As for how we got to this point, Zelnak is equally disparaging of both the current administration and its predecessor. George W. Bush inflicted eight years of "benign neglect" on the economy, he said, while the Obama administration is pursuing a "socialist, activist" agenda.

Zelnak, who is a registered Republican, said the alliance is nonpartisan and includes both Democrats and Republicans. It plans to do no lobbying or campaigning for any particular politician or party this election season, he said.

Thus far the alliance has launched a website, www.jobcreatorsalliance.org, and met with the editorial board of the Wall Street Journal. A media day is planned for March in Washington to boost the group's profile.

The alliance's goal, Zelnak said, is to offer policy advice from the perspective of people who've built companies and created thousands of jobs over the years.

The alliance's nonpartisanship is sure to be questioned by some, particularly since its members include two outspoken conservatives: Art Pope, CEO of Variety Wholesalers, and John Allison, the retired chairman and CEO of BB&T Bank.

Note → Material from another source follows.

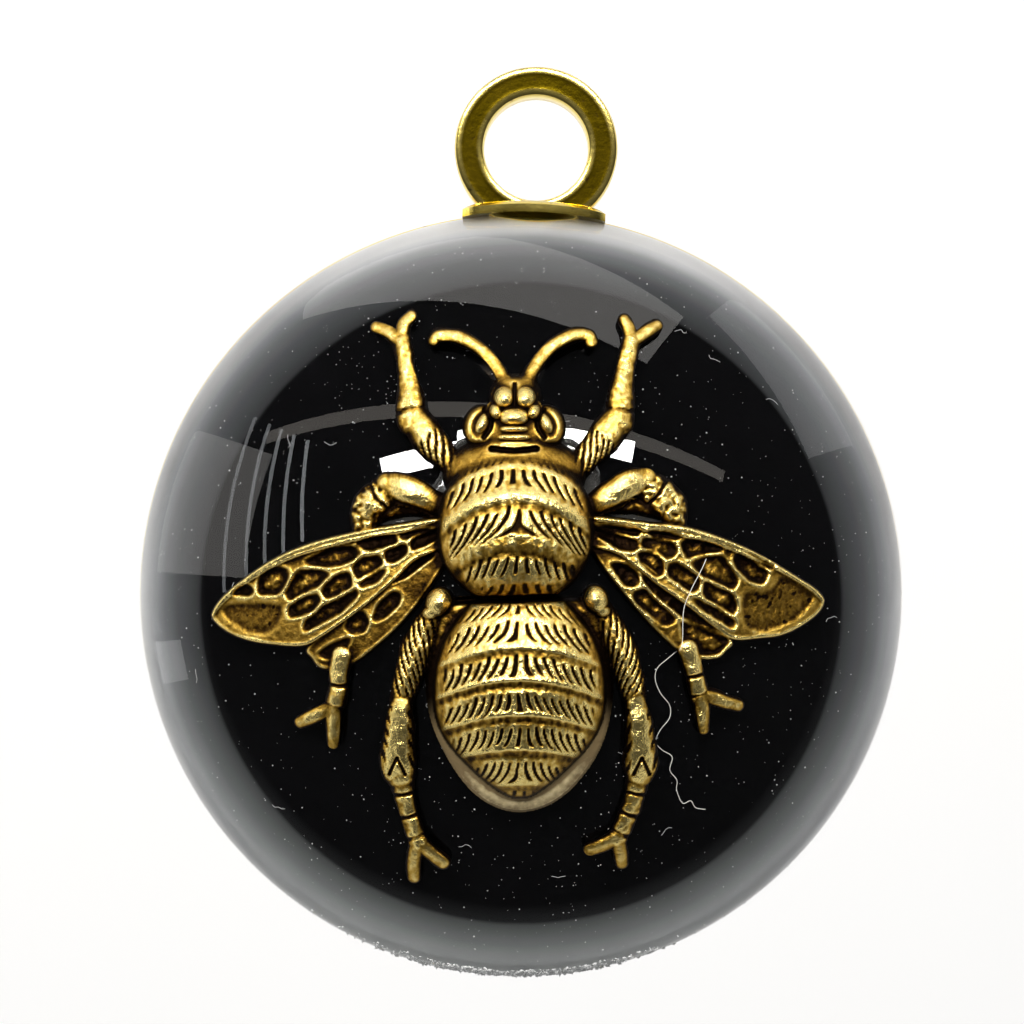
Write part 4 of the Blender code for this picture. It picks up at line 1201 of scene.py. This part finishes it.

Pope has used his foundation to finance numerous Republican candidates and conservative causes. Allison is a devotee of author Ayn Rand, a staunch opponent of government intervention in the economy.

Many of the alliance's stated policy positions - a desire to repeal Obama's health care initiative, lower the corporate income tax rate and roll back burdensome regulations - are clearly more in line with Republicans than Democrats.

As for what type of specific policy reforms need to be adopted to put people back to work, Zelnak said businesses, particularly small businesses, need long-term consistency in the policies coming out of Washington - no easy task given the current level of partisanship and turnover in the nation's capital.

While Zelnak believes regulation is necessary, he said the pendulum has swung too far. Government needs to tweak its current regulatory structure to be smarter and less costly to businesses.

Although Zelnak built Martin Marietta into a $2 billion business, these days he's a small-business owner. He and his son, Brent, have a holding company, ZP Enterprises, which owns a machine shop in Apex and has a majority stake in similar companies in Charlotte, Salisbury, and Huntsville, Ala.

Zelnak said too many of the policy decisions in Washington are being made by people who have "never saddled up and run anything."

Of course, many leaders in Corporate America have come under withering criticism for their own behavior during the years that led up to the global economic collapse, a fact that Zelnak readily acknowledges.

"We're a business voice of reason as opposed to a business voice of greed and corruption," he said of the alliance.

Whether that voice will have any influence remains to be seen. Zelnak said the group has no intention of meeting with members of the Obama administration directly, and it will be trying to get its message out during an election year when political action committees are expected to fill the airwaves with their own messages.